§ **DATASET ROWS**:
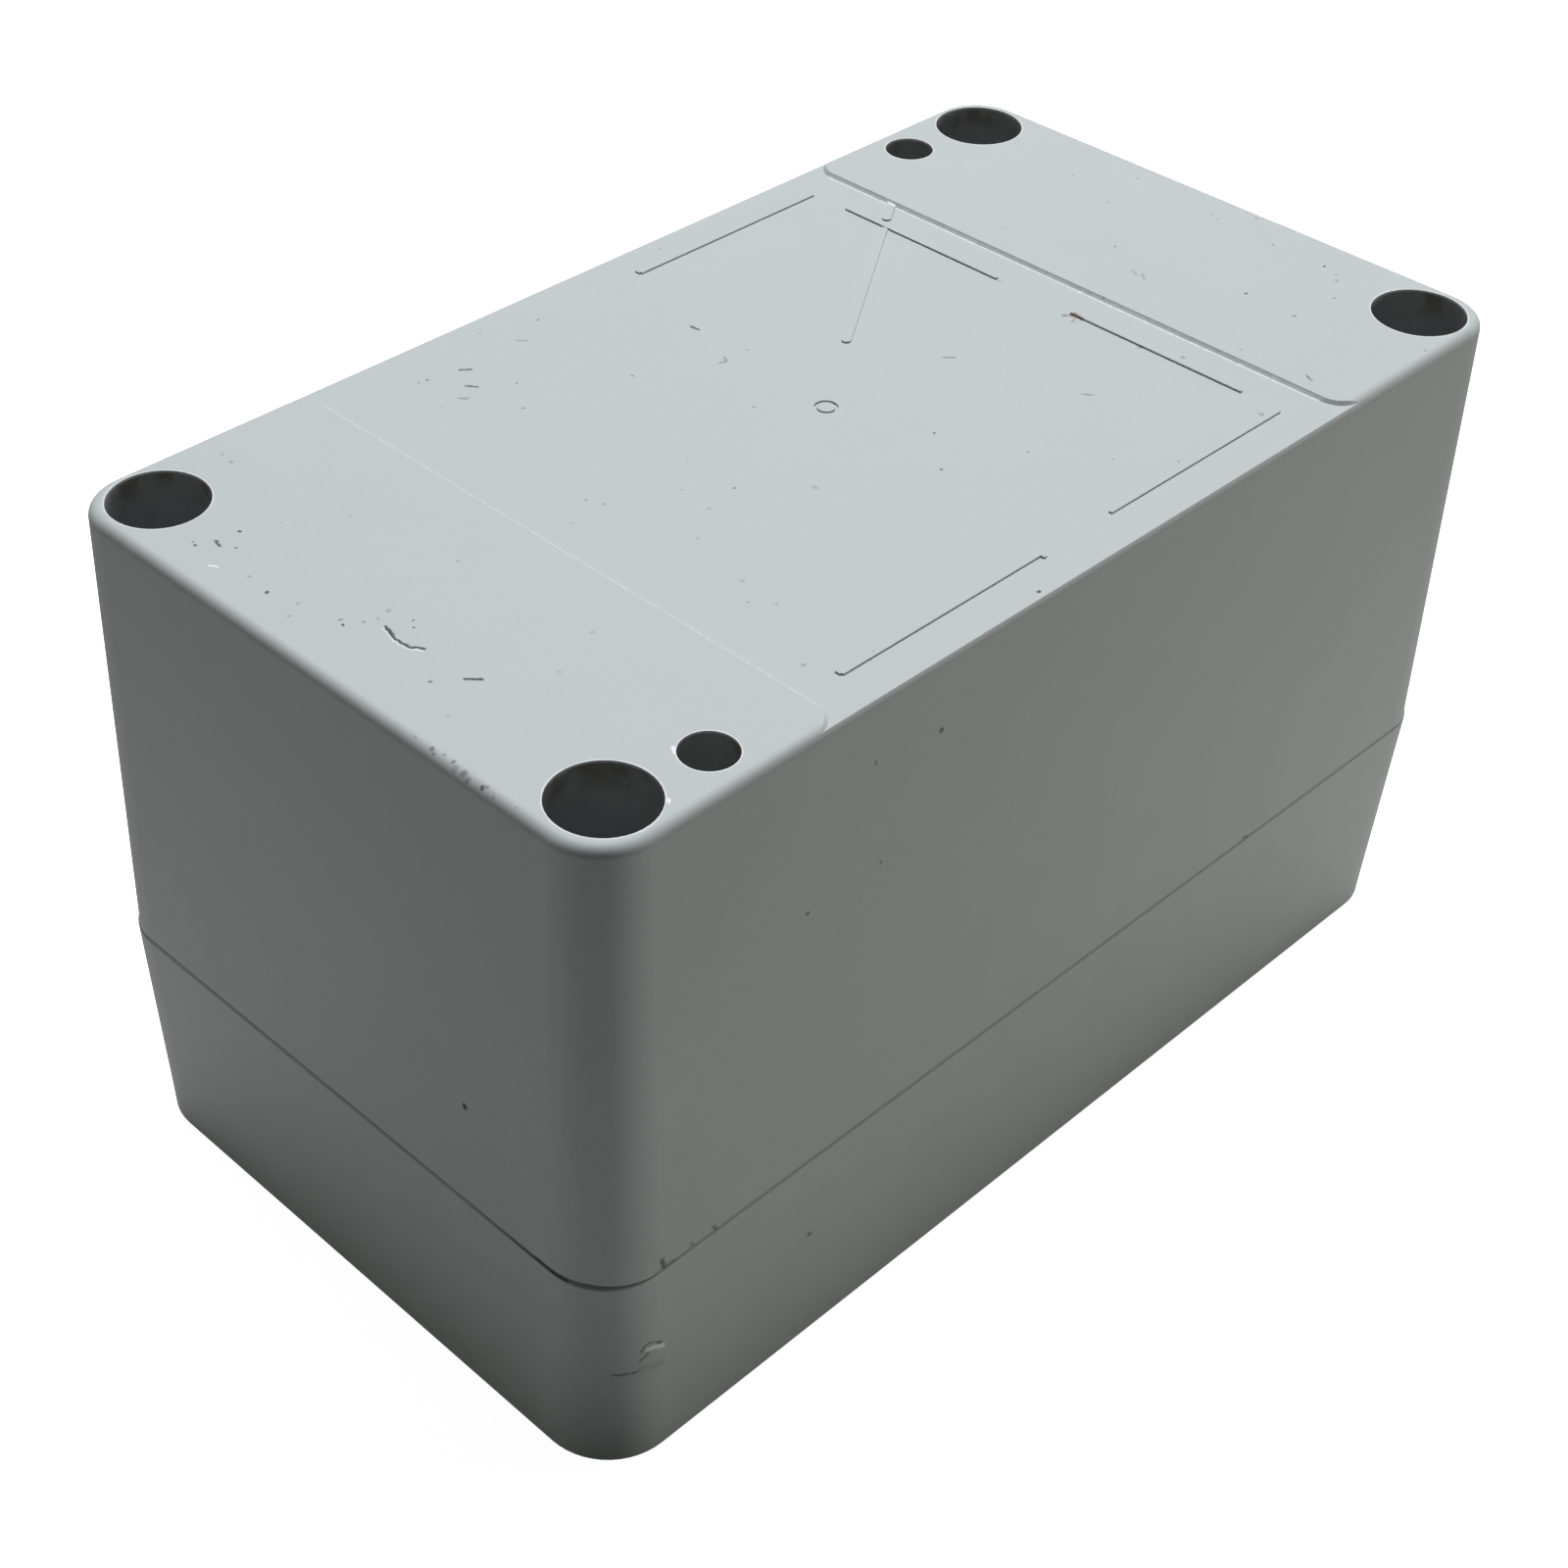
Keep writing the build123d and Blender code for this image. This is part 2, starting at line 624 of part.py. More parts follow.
def make_contact_block(x, name, opens_when_pressed):
    """One contact block, with its bridge under the strips, or on them if it opens."""
    with BuildPart() as housing:
        with BuildSketch(Plane((x, 0, block_bottom))):
            Rectangle(block_width, block_length)
        extrude(amount=block_height)
        chamfer(housing.faces().sort_by(Axis.Z)[-1].edges(), block_edge)
        # chamber for the bridge, open towards the carrier
        with BuildSketch(Plane((x, 0, block_bottom))):
            Rectangle(block_width - 2 * block_wall, chamber_length)
        extrude(amount=chamber_height, mode=Mode.SUBTRACT)
        # terminal pockets, open on top and at the ends
        with BuildSketch(Plane((x, 0, strip_bottom))):
            with GridLocations(0, 2 * terminal_y, 1, 2):
                Rectangle(block_width - 2 * block_wall, pocket_length)
        extrude(amount=block_top - strip_bottom, mode=Mode.SUBTRACT)
        with BuildSketch(Plane((x, 0, strip_bottom))):
            Rectangle(strip_slot, block_length)
        extrude(amount=strip_thickness + 2 * terminal_head_height, mode=Mode.SUBTRACT)
        with BuildSketch(Plane((x, 0, strip_bottom))):
            with GridLocations(0, 2 * terminal_y, 1, 2):
                Circle(terminal_screw_radius + thread_clearance)
        extrude(amount=-terminal_depth, mode=Mode.SUBTRACT)
    save(housing, f"contact_block_{name}")

    # fixed strips, from the bridge out to the terminals
    strip_length = strip_end - strip_tip
    with BuildPart() as strips:
        with BuildSketch(Plane((x, 0, strip_bottom))):
            with GridLocations(0, strip_tip + strip_end, 1, 2):
                Rectangle(strip_width, strip_length)
            with GridLocations(0, 2 * terminal_y, 1, 2):
                Circle(terminal_screw_radius + thread_clearance, mode=Mode.SUBTRACT)
        extrude(amount=strip_thickness)
    save(strips, f"contact_strips_{name}")

    bridge_bottom = strip_top + contact_gap
    if not opens_when_pressed:
        bridge_bottom = strip_bottom - contact_gap - button_travel - bridge_thickness
    with BuildPart() as bridge:
        with BuildSketch(Plane((x, 0, bridge_bottom))):
            Rectangle(strip_width, bridge_length)
            Circle(plunger_radius, mode=Mode.SUBTRACT)
        extrude(amount=bridge_thickness)
    save(bridge, f"contact_bridge_{name}")

    with BuildPart() as contact_plunger:
        with BuildSketch(Plane((x, 0, bar_top))):
            Circle(plunger_radius)
        extrude(amount=block_bottom + plunger_top - bar_top)
    save(contact_plunger, f"contact_plunger_{name}")


def make_terminal_screws(x, name):
    """The two terminal screws of a contact block, each with its clamp plate."""
    with BuildPart() as screws:
        places = [(x, -terminal_y), (x, terminal_y)]
        with BuildSketch(Plane.XY.offset(strip_top)):
            with Locations(*places):
                Rectangle(2 * terminal_head_radius, pocket_length - contact_gap)
        extrude(amount=clamp_plate)
        with BuildSketch(Plane.XY.offset(strip_top + clamp_plate)):
            with Locations(*places):
                Circle(terminal_head_radius)
        extrude(amount=terminal_head_height)
        with BuildSketch(Plane.XY.offset(strip_top)):
            with Locations(*places):
                Circle(terminal_screw_radius)
        extrude(amount=-strip_thickness - terminal_depth + rest_gap)
        with BuildSketch(Plane.XY.offset(strip_top + clamp_plate + terminal_head_height)):
            with Locations(*places):
                Rectangle(driver_slot, 2 * terminal_head_radius)
        extrude(amount=-terminal_head_height / 2, mode=Mode.SUBTRACT)
    save(screws, f"terminal_screws_{name}")


for button_number, button_x in enumerate(button_places, 1):
    make_push_button(button_x, button_number)
    for side, contact in ((-1, "make"), (1, "break")):
        block_x = button_x + side * block_offset
        block_name = f"{contact}_{button_number}"
        make_contact_block(block_x, block_name, contact == "break")
        make_terminal_screws(block_x, block_name)
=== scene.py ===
import bmesh
import bpy
from math import radians, sqrt
from mathutils import Matrix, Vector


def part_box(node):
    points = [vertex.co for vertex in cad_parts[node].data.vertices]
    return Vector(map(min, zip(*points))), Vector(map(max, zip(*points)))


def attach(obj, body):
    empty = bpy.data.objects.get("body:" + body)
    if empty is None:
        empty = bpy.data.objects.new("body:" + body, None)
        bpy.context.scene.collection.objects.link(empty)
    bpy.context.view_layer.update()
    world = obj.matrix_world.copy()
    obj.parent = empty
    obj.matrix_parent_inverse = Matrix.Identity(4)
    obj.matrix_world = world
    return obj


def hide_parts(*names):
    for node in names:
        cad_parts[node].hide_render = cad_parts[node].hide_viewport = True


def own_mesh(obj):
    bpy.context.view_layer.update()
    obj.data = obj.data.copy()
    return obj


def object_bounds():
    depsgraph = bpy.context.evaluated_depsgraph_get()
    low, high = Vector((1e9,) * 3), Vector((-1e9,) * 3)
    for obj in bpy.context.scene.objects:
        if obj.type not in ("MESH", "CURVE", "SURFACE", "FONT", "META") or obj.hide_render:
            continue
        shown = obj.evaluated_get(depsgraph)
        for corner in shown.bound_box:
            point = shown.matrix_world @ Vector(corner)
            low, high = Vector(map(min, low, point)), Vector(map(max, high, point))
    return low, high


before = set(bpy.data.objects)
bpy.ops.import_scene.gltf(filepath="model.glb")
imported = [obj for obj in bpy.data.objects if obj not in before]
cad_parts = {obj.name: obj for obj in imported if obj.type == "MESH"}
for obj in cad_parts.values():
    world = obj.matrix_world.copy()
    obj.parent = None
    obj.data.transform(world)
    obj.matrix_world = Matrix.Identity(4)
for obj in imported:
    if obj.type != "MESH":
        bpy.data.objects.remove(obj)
cad_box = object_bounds()
mm = 0.001

# Camera, where the photograph was taken from: above the near corner of the back. Its
# place, turn and lens were solved from the outlines of the mouldings and the holes' rims.
photo_size = 1600
sensor_width = 36.0
focal_length_in_pixels = 2683.12
lens_axis_in_photo = (713.58, 882.91)
camera_place = (-0.186471, -0.166798, 0.233870)
camera_turn = (49.30576, -0.81605, -44.56006)

camera_data = bpy.data.cameras.new("camera")
camera_data.sensor_width = sensor_width
camera_data.lens = focal_length_in_pixels / photo_size * sensor_width
camera_data.shift_x = 0.5 - lens_axis_in_photo[0] / photo_size
camera_data.shift_y = lens_axis_in_photo[1] / photo_size - 0.5
camera_data.clip_start = 0.01
camera = bpy.data.objects.new("camera", camera_data)
camera.location = camera_place
camera.rotation_euler = [radians(angle) for angle in camera_turn]
bpy.context.collection.objects.link(camera)
bpy.context.scene.camera = camera

# Studio floor: a pale sheet that runs out of view on every side. It looks pale to the camera, and throws
# light back only near the object:
# farther out it is painted dark to all other rays, painted shade standing in for black flags.
# It is clear from below and open under the lid, so that the lid's face can be seen and lit.
floor_reach = 12.0
floor_drop = 0.1 * mm
floor_pale = (0.95, 0.95, 0.945, 1)
floor_open = (0.52, 0.52, 0.495, 1)
floor_painted_shade = (0.12, 0.12, 0.115, 1)
painted_shade_from = 0.17
painted_shade_to = 0.27
floor_glow = (0.90, 0.90, 0.90, 1)
unlit = (0.0, 0.0, 0.0, 1)
opening_inset = 0.8 * mm
opening_corner = 8.1 * mm
paper_grain = 40.0
paper_relief = 0.02
paper_depth = 1.0 * mm


def add(tree, kind, inputs=None, **properties):
    """Adds a node to a shader tree. An input takes a plain value or another node's output."""
    made = tree.nodes.new(kind)
    for name, value in properties.items():
        setattr(made, name, value)
    for name, value in (inputs or {}).items():
        if isinstance(value, bpy.types.NodeSocket):
            tree.links.new(value, made.inputs[name])
        else:
            made.inputs[name].default_value = value
    return made


def new_material(name):
    """An empty material with one Principled shader: returns it, its tree, shader and place."""
    material = bpy.data.materials.new(name)
    material.use_nodes = True
    tree = material.node_tree
    tree.nodes.clear()
    shader = tree.nodes.new("ShaderNodeBsdfPrincipled")
    add(tree, "ShaderNodeOutputMaterial", {"Surface": shader.outputs["BSDF"]})
    place = tree.nodes.new("ShaderNodeTexCoord").outputs["Object"]
    return material, tree, shader, place


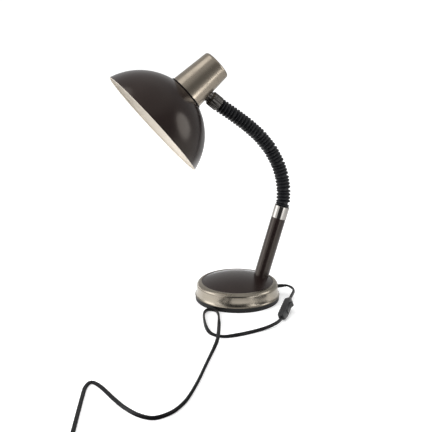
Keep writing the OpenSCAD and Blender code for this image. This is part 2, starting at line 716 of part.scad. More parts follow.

§ **EXERCISE TASK**:
Taking the lines above, repeat exactly those from the line that contains "for button_number, button_x" through the line that contains "obj.matrix_parent_inverse = Matrix.Identity(4)", and both of those lines as well. Include nothing else.

§ **WRITTEN REPLY**:
for button_number, button_x in enumerate(button_places, 1):
    make_push_button(button_x, button_number)
    for side, contact in ((-1, "make"), (1, "break")):
        block_x = button_x + side * block_offset
        block_name = f"{contact}_{button_number}"
        make_contact_block(block_x, block_name, contact == "break")
        make_terminal_screws(block_x, block_name)
=== scene.py ===
import bmesh
import bpy
from math import radians, sqrt
from mathutils import Matrix, Vector


def part_box(node):
    points = [vertex.co for vertex in cad_parts[node].data.vertices]
    return Vector(map(min, zip(*points))), Vector(map(max, zip(*points)))


def attach(obj, body):
    empty = bpy.data.objects.get("body:" + body)
    if empty is None:
        empty = bpy.data.objects.new("body:" + body, None)
        bpy.context.scene.collection.objects.link(empty)
    bpy.context.view_layer.update()
    world = obj.matrix_world.copy()
    obj.parent = empty
    obj.matrix_parent_inverse = Matrix.Identity(4)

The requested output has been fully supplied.